● **Material**:
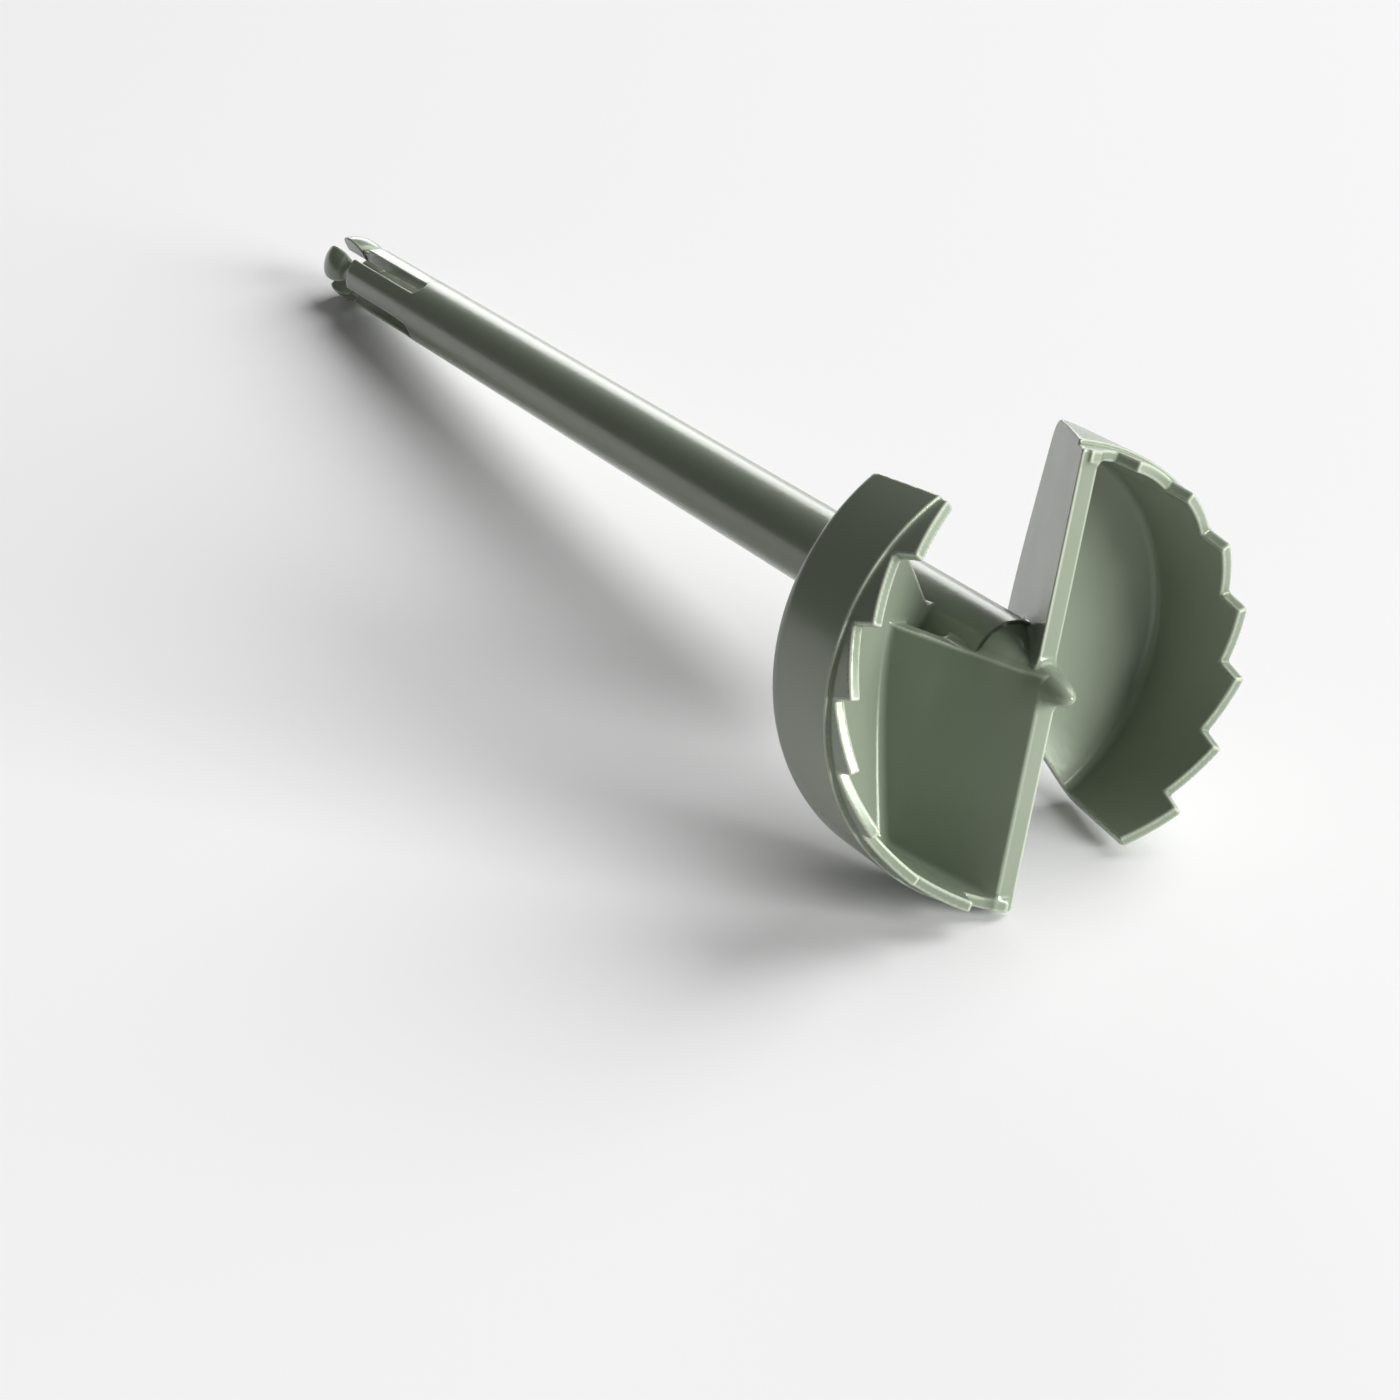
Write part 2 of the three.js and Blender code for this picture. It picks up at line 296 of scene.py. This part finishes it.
def sector_field(height, y, z):
    """The part of a turn that the cup's shell fills, from its blade round to its open end."""
    near_blade = np.maximum(-y - SHELL_REACH, beside_blade(height, z) * math.cos(BLADE_LEAN))
    across_axis = np.maximum(y - SHELL_OVERLAP, z)
    lean = (RIM_HEIGHT / 2 - height) * math.tan(OPEN_END_LEAN)
    past_end = math.cos(OPEN_END_ANGLE) * z - math.sin(OPEN_END_ANGLE) * y - lean
    outward = math.cos(OPEN_END_ANGLE) * y + math.sin(OPEN_END_ANGLE) * z
    open_end = np.minimum(-past_end, outward)
    return soft_max(np.minimum(near_blade, across_axis), open_end, EDGE_ROUND)


def cup_outside(height, radius, above_back):
    """The cup's rounded back and its side, which steps inwards below the teeth."""
    wide = soft_max(radius - CUP_RADIUS, -above_back, BACK_ROUND)
    lower = soft_max(wide, height - LEDGE_HEIGHT, LEDGE_ROUND)
    upper = soft_max(radius - TOOTH_OUTER_RADIUS, -above_back, BACK_ROUND)
    return soft_min(lower, upper, LEDGE_ROUND)


def grown_from_core(cup, core):
    """A cup with a fillet down to the core, and with nothing deep inside the core."""
    skirt = core - SKIRT_LIFT + SKIRT_SLOPE * np.clip(cup, 0, SKIRT_REACH)
    joined = soft_min(cup, skirt, CORE_FILLET)
    return np.maximum(np.maximum(joined, cup - CORE_FILLET), -core - BURIED)


def cup_field(floor_x):
    """A cup with its blade's rim along +y and its floor's outer edge at x = floor_x."""

    def field(x, y, z):
        height = x - floor_x
        radius = np.hypot(y, z)
        angle = np.degrees(np.arctan2(z, y))
        cone = (radius - CUP_INNER_RADIUS) * math.tan(FLOOR_CONE)
        above_floor = (height - cone) * math.cos(FLOOR_CONE)
        above_back = above_floor + FLOOR_THICKNESS * math.cos(FLOOR_CONE)

        wall = soft_max(CUP_INNER_RADIUS - radius, tooth_top(height, angle), EDGE_ROUND)
        shell = soft_min(wall, above_floor, INNER_FILLET)
        shell = soft_max(shell, sector_field(height, y, z), EDGE_ROUND)
        with_blade = soft_min(shell, blade_field(height, y, z), INNER_FILLET)
        cup = soft_max(with_blade, cup_outside(height, radius, above_back), EDGE_ROUND)
        return grown_from_core(cup, core_field(x, radius))

    return field


# ---- Meshes ----

def spaced(low, high, step):
    """Even grid positions from low to high, as near to the wanted step as they fit."""
    return np.linspace(low, high, max(2, round((high - low) / step) + 1))


def gradient(field, points):
    """Direction in which the distance grows at each point."""
    slope = np.empty_like(points)
    for axis in range(3):
        shift = np.zeros(3)
        shift[axis] = SLOPE_REACH
        slope[:, axis] = field(*(points + shift).T) - field(*(points - shift).T)
    return slope / (2 * SLOPE_REACH)


def settle(field, points):
    """Moves points onto the surface where the distance is zero."""
    for _ in range(SETTLE_ROUNDS):
        slope = gradient(field, points)
        squared = np.maximum((slope * slope).sum(1), LEAST_SLOPE_SQUARED)
        points = points - slope * (field(*points.T) / squared)[:, None]
    return points


def bends(field, points):
    """How sharply the surface bends at each point: above zero on outer edges, below in fillets."""
    around = sum(field(*(points + shift).T) for shift in BEND_SHIFTS)
    return (around - len(BEND_SHIFTS) * field(*points.T)) / BEND_REACH**2


def at_corner(values, corner):
    """The grid values at one corner of every cell."""
    part = tuple(slice(start, start + n - 1) for start, n in zip(corner, values.shape))
    return values[part]


def number_cells(inside):
    """A number for each cell that the surface passes through, and -1 for every other cell."""
    count = sum(at_corner(inside, corner).astype(np.int8) for corner in CELL_CORNERS)
    mixed = (count > 0) & (count < len(CELL_CORNERS))
    number = np.full(mixed.shape, -1)
    number[mixed] = np.arange(mixed.sum())
    return number


def cell_points(grid, value, mixed):
    """The mean of the places where the surface crosses the edges of each mixed cell."""
    total = np.zeros((mixed.sum(), 3))
    crossings = np.zeros(mixed.sum())
    for start in CELL_CORNERS:
        for axis in range(3):
            if start[axis]:
                continue
            end = tuple(1 if n == axis else start[n] for n in range(3))
            first = at_corner(value, start)[mixed]
            last = at_corner(value, end)[mixed]
            crossed = (first < 0) != (last < 0)
            share = np.where(crossed, first / np.where(first == last, 1, first - last), 0)
            for n in range(3):
                low = at_corner(grid[n], start)[mixed]
                high = at_corner(grid[n], end)[mixed]
                total[:, n] += np.where(crossed, low + (high - low) * share, 0)
            crossings += crossed
    return total / crossings[:, None]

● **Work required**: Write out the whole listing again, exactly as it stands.

● **Correct response**:
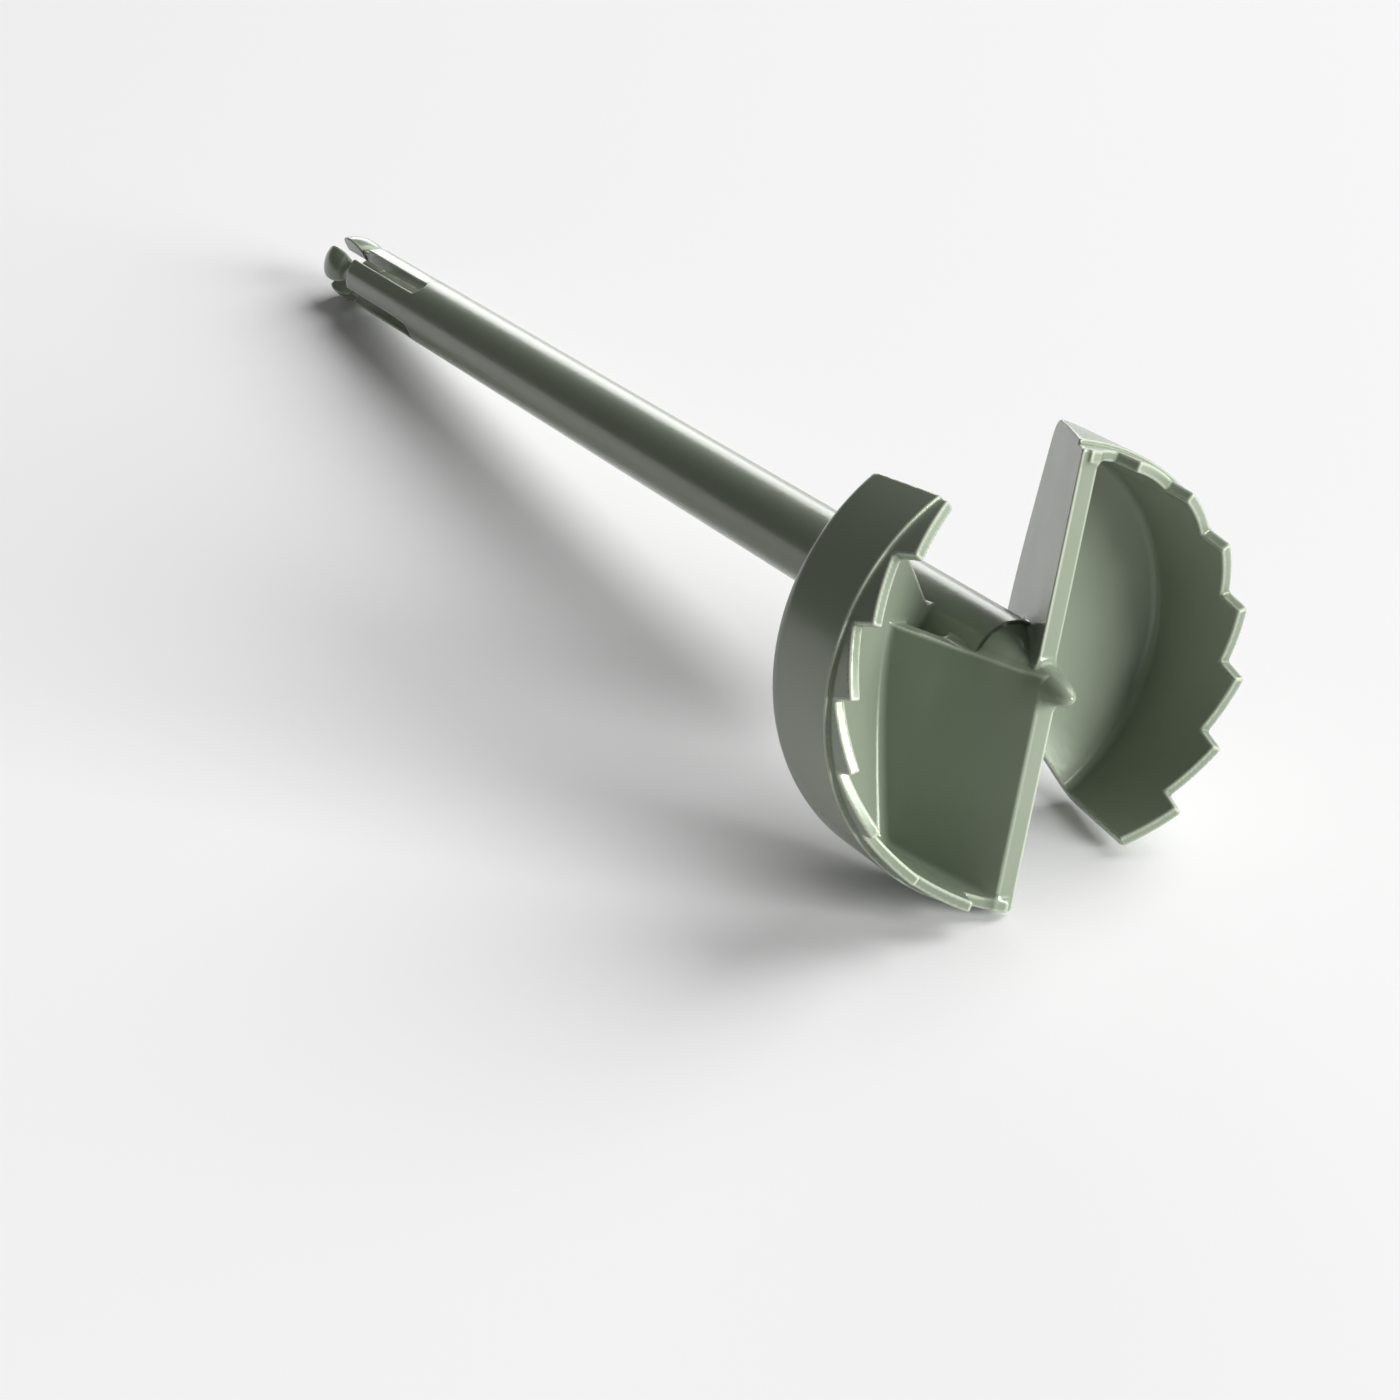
Write part 2 of the three.js and Blender code for this picture. It picks up at line 296 of scene.py. This part finishes it.
def sector_field(height, y, z):
    """The part of a turn that the cup's shell fills, from its blade round to its open end."""
    near_blade = np.maximum(-y - SHELL_REACH, beside_blade(height, z) * math.cos(BLADE_LEAN))
    across_axis = np.maximum(y - SHELL_OVERLAP, z)
    lean = (RIM_HEIGHT / 2 - height) * math.tan(OPEN_END_LEAN)
    past_end = math.cos(OPEN_END_ANGLE) * z - math.sin(OPEN_END_ANGLE) * y - lean
    outward = math.cos(OPEN_END_ANGLE) * y + math.sin(OPEN_END_ANGLE) * z
    open_end = np.minimum(-past_end, outward)
    return soft_max(np.minimum(near_blade, across_axis), open_end, EDGE_ROUND)


def cup_outside(height, radius, above_back):
    """The cup's rounded back and its side, which steps inwards below the teeth."""
    wide = soft_max(radius - CUP_RADIUS, -above_back, BACK_ROUND)
    lower = soft_max(wide, height - LEDGE_HEIGHT, LEDGE_ROUND)
    upper = soft_max(radius - TOOTH_OUTER_RADIUS, -above_back, BACK_ROUND)
    return soft_min(lower, upper, LEDGE_ROUND)


def grown_from_core(cup, core):
    """A cup with a fillet down to the core, and with nothing deep inside the core."""
    skirt = core - SKIRT_LIFT + SKIRT_SLOPE * np.clip(cup, 0, SKIRT_REACH)
    joined = soft_min(cup, skirt, CORE_FILLET)
    return np.maximum(np.maximum(joined, cup - CORE_FILLET), -core - BURIED)


def cup_field(floor_x):
    """A cup with its blade's rim along +y and its floor's outer edge at x = floor_x."""

    def field(x, y, z):
        height = x - floor_x
        radius = np.hypot(y, z)
        angle = np.degrees(np.arctan2(z, y))
        cone = (radius - CUP_INNER_RADIUS) * math.tan(FLOOR_CONE)
        above_floor = (height - cone) * math.cos(FLOOR_CONE)
        above_back = above_floor + FLOOR_THICKNESS * math.cos(FLOOR_CONE)

        wall = soft_max(CUP_INNER_RADIUS - radius, tooth_top(height, angle), EDGE_ROUND)
        shell = soft_min(wall, above_floor, INNER_FILLET)
        shell = soft_max(shell, sector_field(height, y, z), EDGE_ROUND)
        with_blade = soft_min(shell, blade_field(height, y, z), INNER_FILLET)
        cup = soft_max(with_blade, cup_outside(height, radius, above_back), EDGE_ROUND)
        return grown_from_core(cup, core_field(x, radius))

    return field


# ---- Meshes ----

def spaced(low, high, step):
    """Even grid positions from low to high, as near to the wanted step as they fit."""
    return np.linspace(low, high, max(2, round((high - low) / step) + 1))


def gradient(field, points):
    """Direction in which the distance grows at each point."""
    slope = np.empty_like(points)
    for axis in range(3):
        shift = np.zeros(3)
        shift[axis] = SLOPE_REACH
        slope[:, axis] = field(*(points + shift).T) - field(*(points - shift).T)
    return slope / (2 * SLOPE_REACH)


def settle(field, points):
    """Moves points onto the surface where the distance is zero."""
    for _ in range(SETTLE_ROUNDS):
        slope = gradient(field, points)
        squared = np.maximum((slope * slope).sum(1), LEAST_SLOPE_SQUARED)
        points = points - slope * (field(*points.T) / squared)[:, None]
    return points


def bends(field, points):
    """How sharply the surface bends at each point: above zero on outer edges, below in fillets."""
    around = sum(field(*(points + shift).T) for shift in BEND_SHIFTS)
    return (around - len(BEND_SHIFTS) * field(*points.T)) / BEND_REACH**2


def at_corner(values, corner):
    """The grid values at one corner of every cell."""
    part = tuple(slice(start, start + n - 1) for start, n in zip(corner, values.shape))
    return values[part]


def number_cells(inside):
    """A number for each cell that the surface passes through, and -1 for every other cell."""
    count = sum(at_corner(inside, corner).astype(np.int8) for corner in CELL_CORNERS)
    mixed = (count > 0) & (count < len(CELL_CORNERS))
    number = np.full(mixed.shape, -1)
    number[mixed] = np.arange(mixed.sum())
    return number


def cell_points(grid, value, mixed):
    """The mean of the places where the surface crosses the edges of each mixed cell."""
    total = np.zeros((mixed.sum(), 3))
    crossings = np.zeros(mixed.sum())
    for start in CELL_CORNERS:
        for axis in range(3):
            if start[axis]:
                continue
            end = tuple(1 if n == axis else start[n] for n in range(3))
            first = at_corner(value, start)[mixed]
            last = at_corner(value, end)[mixed]
            crossed = (first < 0) != (last < 0)
            share = np.where(crossed, first / np.where(first == last, 1, first - last), 0)
            for n in range(3):
                low = at_corner(grid[n], start)[mixed]
                high = at_corner(grid[n], end)[mixed]
                total[:, n] += np.where(crossed, low + (high - low) * share, 0)
            crossings += crossed
    return total / crossings[:, None]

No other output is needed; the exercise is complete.